» **TASK TO COMPLETE**: Locate all lines with the word "scene" and copy them out.

» **RECORDS SHOWN**:
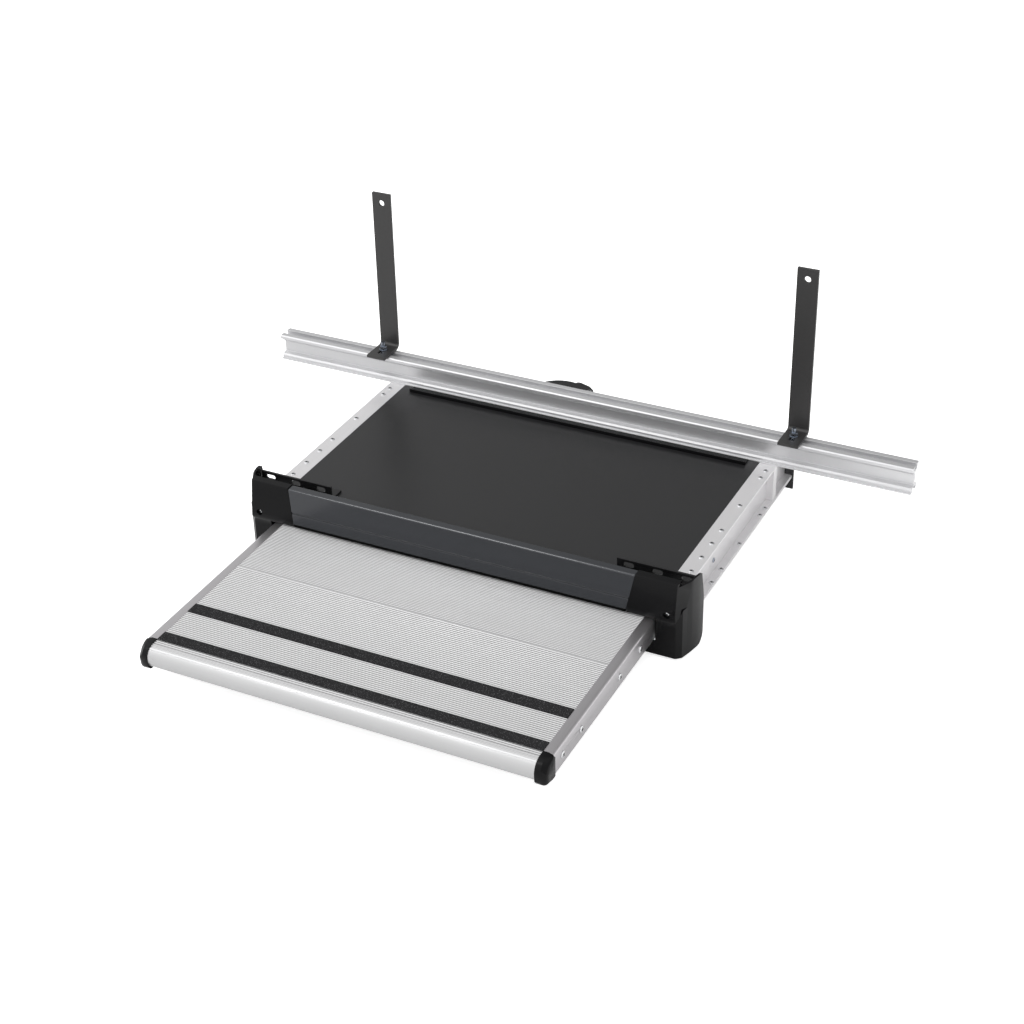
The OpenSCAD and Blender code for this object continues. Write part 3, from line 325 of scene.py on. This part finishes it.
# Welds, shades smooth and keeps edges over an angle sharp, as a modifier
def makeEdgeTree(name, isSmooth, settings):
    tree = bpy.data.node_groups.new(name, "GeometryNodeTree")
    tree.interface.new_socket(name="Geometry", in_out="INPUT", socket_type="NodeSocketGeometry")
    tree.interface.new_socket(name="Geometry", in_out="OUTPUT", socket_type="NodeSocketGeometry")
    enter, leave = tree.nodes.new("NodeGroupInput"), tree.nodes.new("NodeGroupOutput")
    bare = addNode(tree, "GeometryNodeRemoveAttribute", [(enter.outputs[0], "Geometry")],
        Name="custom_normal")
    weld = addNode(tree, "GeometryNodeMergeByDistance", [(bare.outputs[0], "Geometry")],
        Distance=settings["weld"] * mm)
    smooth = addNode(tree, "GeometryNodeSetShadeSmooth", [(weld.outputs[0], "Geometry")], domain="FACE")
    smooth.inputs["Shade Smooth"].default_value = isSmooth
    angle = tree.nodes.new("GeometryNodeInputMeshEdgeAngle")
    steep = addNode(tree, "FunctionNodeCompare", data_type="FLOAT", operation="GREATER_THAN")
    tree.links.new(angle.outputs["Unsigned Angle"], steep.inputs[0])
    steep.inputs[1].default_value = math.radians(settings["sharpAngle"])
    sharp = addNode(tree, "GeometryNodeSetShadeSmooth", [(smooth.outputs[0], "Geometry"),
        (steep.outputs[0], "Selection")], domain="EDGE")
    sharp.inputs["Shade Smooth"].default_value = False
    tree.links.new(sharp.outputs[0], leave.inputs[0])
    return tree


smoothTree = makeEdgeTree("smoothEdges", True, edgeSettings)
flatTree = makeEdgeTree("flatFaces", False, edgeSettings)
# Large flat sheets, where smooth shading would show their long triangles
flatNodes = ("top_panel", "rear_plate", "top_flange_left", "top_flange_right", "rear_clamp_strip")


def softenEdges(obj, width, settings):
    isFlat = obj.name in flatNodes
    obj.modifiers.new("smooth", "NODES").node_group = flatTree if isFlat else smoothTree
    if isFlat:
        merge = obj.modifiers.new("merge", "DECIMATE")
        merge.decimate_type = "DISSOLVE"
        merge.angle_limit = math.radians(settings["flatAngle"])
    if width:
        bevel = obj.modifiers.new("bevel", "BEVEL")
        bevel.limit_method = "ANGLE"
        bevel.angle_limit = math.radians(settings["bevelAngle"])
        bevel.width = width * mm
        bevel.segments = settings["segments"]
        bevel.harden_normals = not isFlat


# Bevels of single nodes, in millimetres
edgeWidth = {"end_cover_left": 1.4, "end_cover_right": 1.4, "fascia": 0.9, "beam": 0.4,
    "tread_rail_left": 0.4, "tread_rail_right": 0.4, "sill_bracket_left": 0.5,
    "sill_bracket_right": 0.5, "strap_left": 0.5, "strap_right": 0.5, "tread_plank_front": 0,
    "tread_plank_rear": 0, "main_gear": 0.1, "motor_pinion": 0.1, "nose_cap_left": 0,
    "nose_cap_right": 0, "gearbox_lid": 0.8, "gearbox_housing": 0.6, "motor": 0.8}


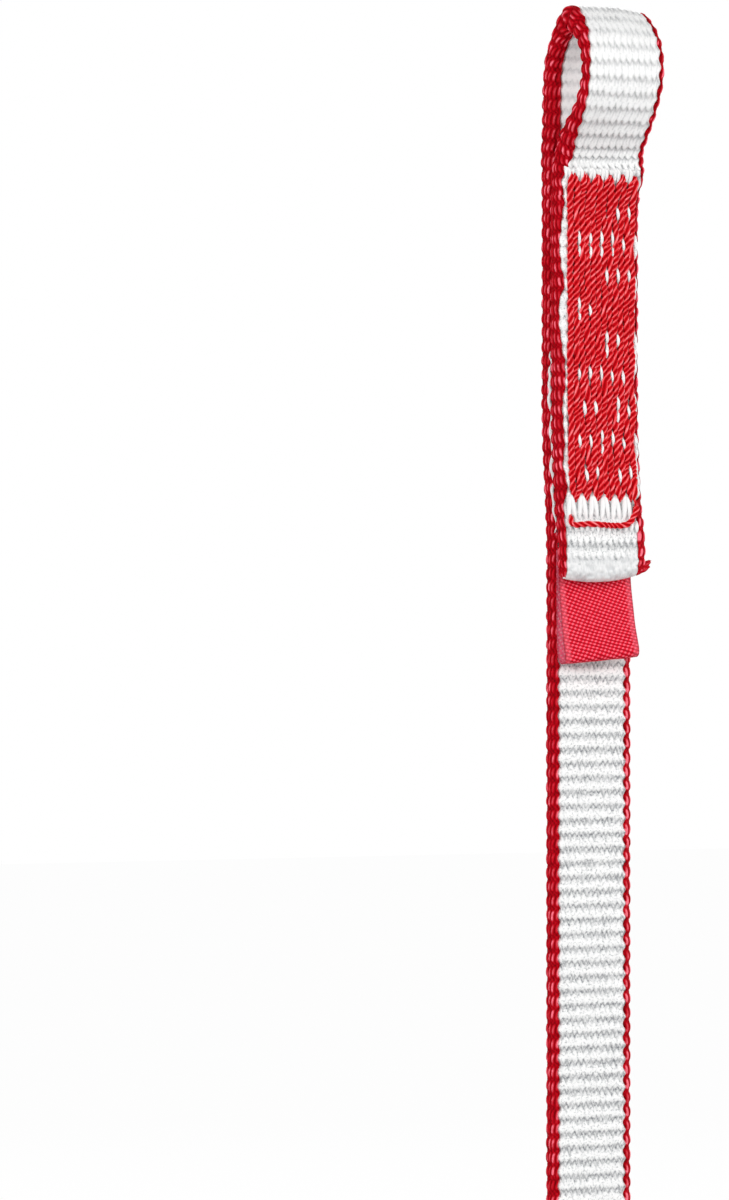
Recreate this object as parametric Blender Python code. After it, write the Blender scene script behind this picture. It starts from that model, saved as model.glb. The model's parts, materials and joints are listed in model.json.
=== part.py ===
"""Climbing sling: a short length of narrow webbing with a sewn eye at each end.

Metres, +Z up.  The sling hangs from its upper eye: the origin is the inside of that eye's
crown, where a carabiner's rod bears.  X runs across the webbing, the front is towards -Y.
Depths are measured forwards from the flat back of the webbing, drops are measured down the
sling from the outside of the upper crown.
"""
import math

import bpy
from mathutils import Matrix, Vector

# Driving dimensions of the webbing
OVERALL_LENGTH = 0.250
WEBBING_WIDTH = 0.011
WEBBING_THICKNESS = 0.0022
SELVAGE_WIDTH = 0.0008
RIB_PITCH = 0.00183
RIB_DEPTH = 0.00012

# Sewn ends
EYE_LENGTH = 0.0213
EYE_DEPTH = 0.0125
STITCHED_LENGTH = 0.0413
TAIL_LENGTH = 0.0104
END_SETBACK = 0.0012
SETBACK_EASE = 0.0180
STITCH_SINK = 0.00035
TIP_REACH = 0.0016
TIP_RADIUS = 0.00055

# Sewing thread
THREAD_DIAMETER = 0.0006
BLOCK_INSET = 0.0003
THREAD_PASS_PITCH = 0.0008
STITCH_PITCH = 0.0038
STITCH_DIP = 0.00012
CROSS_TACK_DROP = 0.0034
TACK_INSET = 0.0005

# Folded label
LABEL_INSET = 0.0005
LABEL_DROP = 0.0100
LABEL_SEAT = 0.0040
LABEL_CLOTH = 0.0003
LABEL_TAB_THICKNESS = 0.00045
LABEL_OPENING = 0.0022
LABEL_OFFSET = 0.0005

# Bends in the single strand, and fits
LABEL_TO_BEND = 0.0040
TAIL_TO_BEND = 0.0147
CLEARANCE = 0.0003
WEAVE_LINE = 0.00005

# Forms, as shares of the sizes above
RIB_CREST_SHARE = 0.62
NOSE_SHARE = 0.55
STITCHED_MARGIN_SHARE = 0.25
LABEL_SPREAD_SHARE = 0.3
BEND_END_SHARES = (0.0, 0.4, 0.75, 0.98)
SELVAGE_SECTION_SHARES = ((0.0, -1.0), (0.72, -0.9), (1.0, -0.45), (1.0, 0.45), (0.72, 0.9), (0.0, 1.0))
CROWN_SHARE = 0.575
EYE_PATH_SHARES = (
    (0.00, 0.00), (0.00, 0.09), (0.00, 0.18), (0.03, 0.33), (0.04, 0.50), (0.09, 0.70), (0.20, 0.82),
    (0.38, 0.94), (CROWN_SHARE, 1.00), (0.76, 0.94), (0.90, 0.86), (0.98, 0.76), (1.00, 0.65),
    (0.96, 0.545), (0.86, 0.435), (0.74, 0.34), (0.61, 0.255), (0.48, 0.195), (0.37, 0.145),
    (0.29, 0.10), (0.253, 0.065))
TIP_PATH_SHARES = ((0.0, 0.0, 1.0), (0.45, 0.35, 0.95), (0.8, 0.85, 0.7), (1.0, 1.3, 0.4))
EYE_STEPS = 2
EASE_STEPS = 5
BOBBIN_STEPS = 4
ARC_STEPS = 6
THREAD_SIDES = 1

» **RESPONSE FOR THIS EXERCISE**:
The OpenSCAD and Blender code for this object continues. Write part 3, from line 325 of scene.py on. This part finishes it.
Recreate this object as parametric Blender Python code. After it, write the Blender scene script behind this picture. It starts from that model, saved as model.glb. The model's parts, materials and joints are listed in model.json.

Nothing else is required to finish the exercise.